Coverage planning is next. Where are the critical assets, chokepoints, access roads, gates, and dark zones? A trailer should be positioned to protect the highest-risk areas first, not just where it is easiest to park. One properly placed unit can do a lot. One poorly placed unit can create false confidence.

Finally, consider who is supporting the deployment. Equipment matters, but service matters too. Reliable setup, remote support, monitoring options, and the ability to adjust the solution as site conditions change often determine whether the trailer performs as expected.

Are mobile security trailers worth it compared to guards or fixed systems?

This is usually not an either-or decision. Mobile security trailers can complement guards, fill gaps between patrols, and extend visibility across wide areas. They can also serve as a practical bridge before permanent systems are installed.

Compared with guards alone, trailers provide constant visual coverage and documented video evidence. Compared with permanent systems, they offer speed and flexibility. The trade-off is that they are still temporary assets, so coverage design and deployment strategy matter more.

For many operators, the best answer is layered protection. A trailer can handle surveillance, alerts, and deterrence while on-site personnel focus on response, safety, and access control. That approach is often more efficient than relying on one method alone.

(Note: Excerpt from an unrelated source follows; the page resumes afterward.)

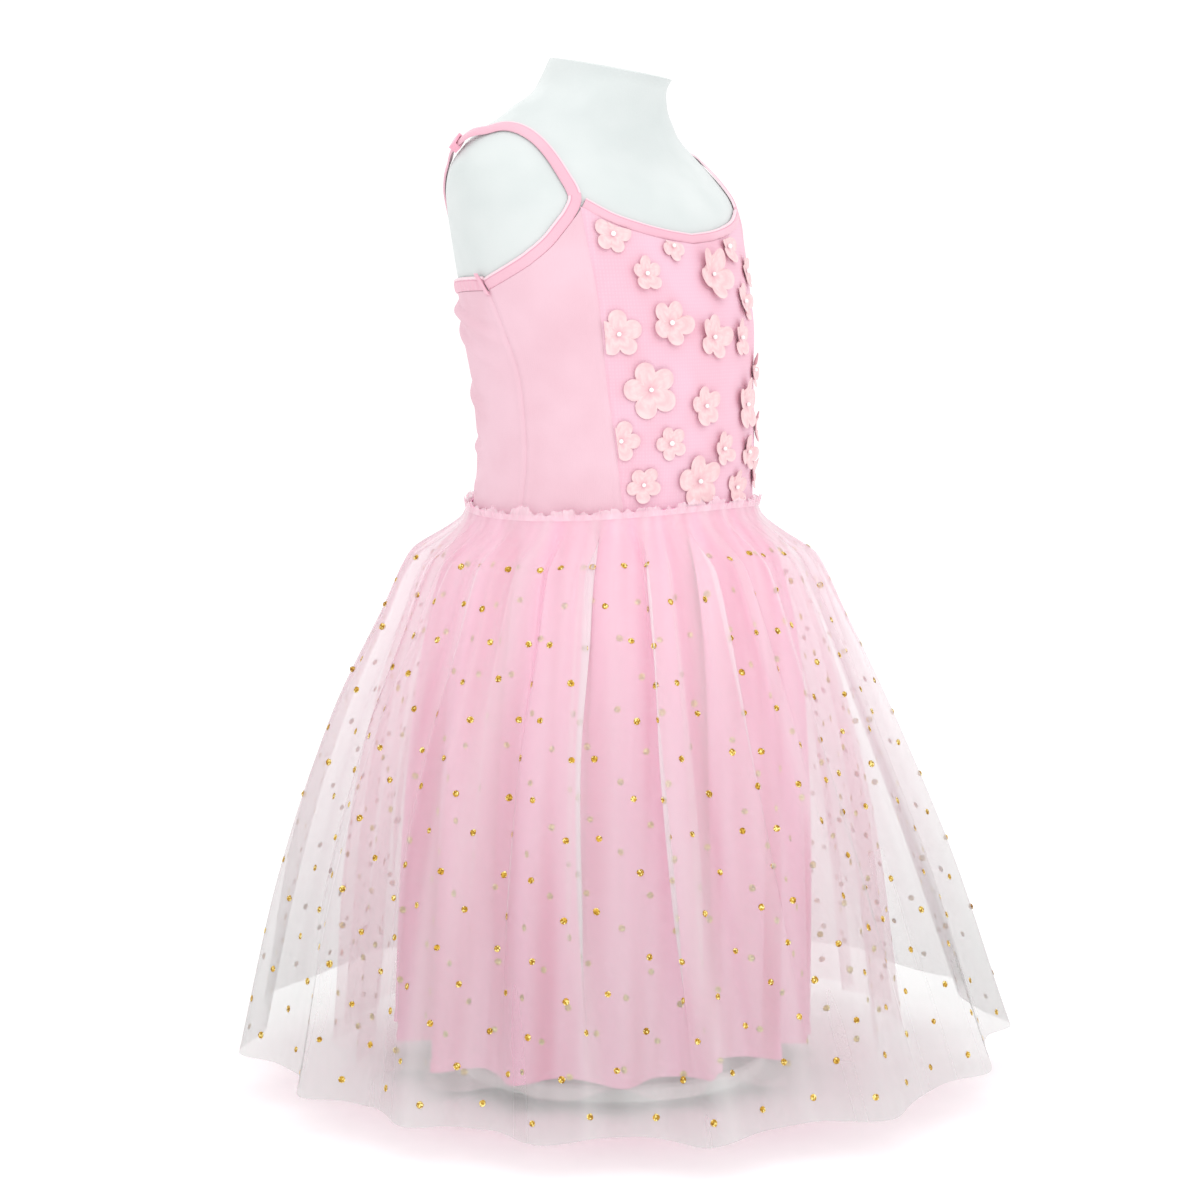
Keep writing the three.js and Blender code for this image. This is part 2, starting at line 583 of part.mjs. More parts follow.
// Flower of five round petals on the front panel, cut off where it meets a seam or a binding
function flower({ angle, z, radius, turn, tips }) {
  const count = FLOWER_PETALS * POINTS_PER_PETAL;
  const halfHeight = radians(1) * PANEL_RADIUS;
  const clearOfEdges = (place) => {
    const seam = princessAngle(place.z) - FLOWER_SEAM_GAP / halfHeight;
    const highest = underNeckline(place.angle) - FLOWER_SEAM_GAP;
    const lowest = waist(place.angle) + SKIRT_OVERLAP + FLOWER_SEAM_GAP;
    return Math.abs(place.angle) < seam && place.z < highest && place.z > lowest;
  };
  const rim = Array.from({ length: count }, (_, i) => {
    const around = 2 * Math.PI * i / count;
    const lobe = Math.abs(Math.cos(FLOWER_PETALS * around / 2)) ** 0.55;
    const direction = around + radians(turn);
    const placeAt = (reach) => ({
      angle: angle - reach * Math.cos(direction) / halfHeight,
      z: z + reach * Math.sin(direction),
    });
    let reach = radius * (0.42 + 0.58 * lobe);
    while (!clearOfEdges(placeAt(reach))) reach *= 0.96;
    return { ...placeAt(reach), up: tips * (reach / radius) ** 2 };
  });
  const low = BODICE_OUT + FLOWER_LIFT;
  const points = [onBody(angle, z, low + PETAL_CLOTH), onBody(angle, z, low)];
  rim.forEach((place) => points.push(onBody(place.angle, place.z, low + PETAL_CLOTH + place.up)));
  rim.forEach((place) => points.push(onBody(place.angle, place.z, low + place.up)));
  const faces = [];
  for (let i = 0; i < count; i += 1) {
    const [here, next] = [2 + i, 2 + (i + 1) % count];
    faces.push([0, here, next], [1, next + count, here + count], [here, here + count, next + count, next]);
  }
  return solid(points, faces);
}

// The form: rings from the hips to the neck, closed flat below and by a low sloping cap above
function formTorso() {
  const segments = 32;
  const heights = FORM_SECTIONS.flatMap(({ z }, i) => {
    const next = FORM_SECTIONS[i + 1];
    return next && next.z - z > 30 ? [z, (z + next.z) / 2] : [z];
  });
  const slope = (point, z) => {
    const share = clamp((z - 627) / (FORM_TOP - 627), 0, 1);
    point.z += NECK_SLOPE * share * (point.y - 2);
    return point;
  };
  const points = heights.flatMap((z) => Array.from({ length: segments }, (_, i) => (
    slope(onBody(360 * i / segments, z, 0), z))));
  const faces = [];
  for (let row = 0; row < heights.length - 1; row += 1) {
    for (let i = 0; i < segments; i += 1) {
      const next = (i + 1) % segments;
      const low = row * segments;
      faces.push([low + i, low + next, low + segments + next, low + segments + i]);
    }
  }
  const bottom = points.push(new THREE.Vector3(0, 2, FORM_BOTTOM)) - 1;
  const top = points.push(new THREE.Vector3(0, 2, FORM_TOP + 1)) - 1;
  const lastRing = (heights.length - 1) * segments;
  for (let i = 0; i < segments; i += 1) {
    const next = (i + 1) % segments;
    faces.push([bottom, next, i], [top, lastRing + i, lastRing + next]);
  }
  return solid(points, faces);
}

// Upright disc or pole from one height to another, with its edge rounded by two small steps
function turned(radius, from, to, edge) {
  const outline = [[0, from], [radius, from], [radius, to - edge], [radius - edge, to], [0, to]];
  const profile = outline.map(([x, y]) => new THREE.Vector2(x, y));
  return new THREE.LatheGeometry(profile, 32).rotateX(Math.PI / 2);
}

const dress = new THREE.Group();
const add = (name, geometry, material) => dress.add(piece(name, geometry, material));

const mirroredPrincess = (z) => -princessAngle(z);
const mirroredSide = (z) => -sideAngle(z);
const sideRoundTheBack = (z) => 360 - sideAngle(z);
add('front_panel', bodicePanel(17, 9, mirroredPrincess, princessAngle, underNeckline), MATERIALS.frontPanel);
add('side_front_right', bodicePanel(8, 9, princessAngle, sideAngle, underArmhole), MATERIALS.jersey);
add('side_front_left', bodicePanel(8, 9, mirroredSide, mirroredPrincess, underArmhole), MATERIALS.jersey);
add('back_panel', bodicePanel(25, 9, sideAngle, sideRoundTheBack, underBackBinding), MATERIALS.jersey);
add('neck_binding', neckBinding(), MATERIALS.binding);
add('back_binding', backBinding(), MATERIALS.binding);

[['right', 1], ['left', -1]].forEach(([name, side]) => {
  add(`strap_${name}`, strap(side), MATERIALS.binding);
  add(`strap_slider_${name}`, slider(side), MATERIALS.slider);
  add(`side_tab_${name}`, sideTab(side), MATERIALS.binding);
});

[
  ['skirt_lining', SKIRT_LINING, MATERIALS.satin],
  ['skirt_tulle_inner', SKIRT_TULLE_INNER, MATERIALS.tulle],
  ['skirt_tulle_outer', SKIRT_TULLE_OUTER, MATERIALS.tulle],
].forEach(([name, layer, material], i) => {
  const wallStart = BODICE_OUT + SKIRT_EASE + (i + 1) * (SEAM_GAP + SKIRT_CLOTH);
  GORES.forEach(({ gore, from }) => add(`${name}_${gore}`, skirtGore(layer, wallStart, from), material));
});

FLOWERS.forEach((row, i) => add(`flower_${String(i + 1).padStart(2, '0')}`, flower(row), MATERIALS.petal));

add('form_torso', formTorso(), MATERIALS.form);
add('form_pole', turned(POLE_RADIUS, BASE_HEIGHT + SEAM_GAP, FORM_BOTTOM - SEAM_GAP, 0.5), MATERIALS.stand);
add('form_base', turned(BASE_RADIUS, 0, BASE_HEIGHT, 2), MATERIALS.stand);

export default dress;
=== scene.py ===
"""Child's princess dress on a limbless dress form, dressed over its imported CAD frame.

The cloth, the flowers, the glitter and the form are worked out here as finer surfaces of the same
shapes as the solids. Lengths are millimetres and angles are degrees from the middle of the front,
positive towards the wearer's right, until a mesh is written in metres.
"""
import logging
import math
from collections.abc import Callable
from dataclasses import dataclass, field
from enum import Enum

import bmesh
import bpy
import numpy as np
from bpy.types import ID, Material, Mesh, NodeSocket, NodeTree, Object
from mathutils import Matrix, Vector


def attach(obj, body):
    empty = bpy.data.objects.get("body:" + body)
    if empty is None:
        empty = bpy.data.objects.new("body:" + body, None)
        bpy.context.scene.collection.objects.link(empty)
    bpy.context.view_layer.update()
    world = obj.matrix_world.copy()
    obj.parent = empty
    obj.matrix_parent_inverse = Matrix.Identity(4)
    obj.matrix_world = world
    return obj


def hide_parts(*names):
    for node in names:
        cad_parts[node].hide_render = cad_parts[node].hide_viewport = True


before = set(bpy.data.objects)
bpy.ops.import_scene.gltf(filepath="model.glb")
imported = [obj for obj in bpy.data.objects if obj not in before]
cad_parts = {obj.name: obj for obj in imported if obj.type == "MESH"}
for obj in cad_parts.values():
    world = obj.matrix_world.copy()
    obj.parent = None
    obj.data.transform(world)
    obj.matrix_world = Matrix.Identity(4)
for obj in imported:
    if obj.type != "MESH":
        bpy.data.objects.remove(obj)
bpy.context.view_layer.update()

log = logging.getLogger("dress")

MM = 0.001
BODY = "root"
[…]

Security View works with customers in exactly these situations – sites that need fast deployment, reliable surveillance, and power-ready infrastructure without the delay of permanent construction. When the solution is matched to the risk, a mobile trailer is not just worth it. It becomes a practical way to take your security to the next level while keeping operations moving.

If you are weighing the cost, start with the cost of doing nothing on your busiest night, your most remote site, or your highest-risk phase of work. That answer is usually more honest than the price tag.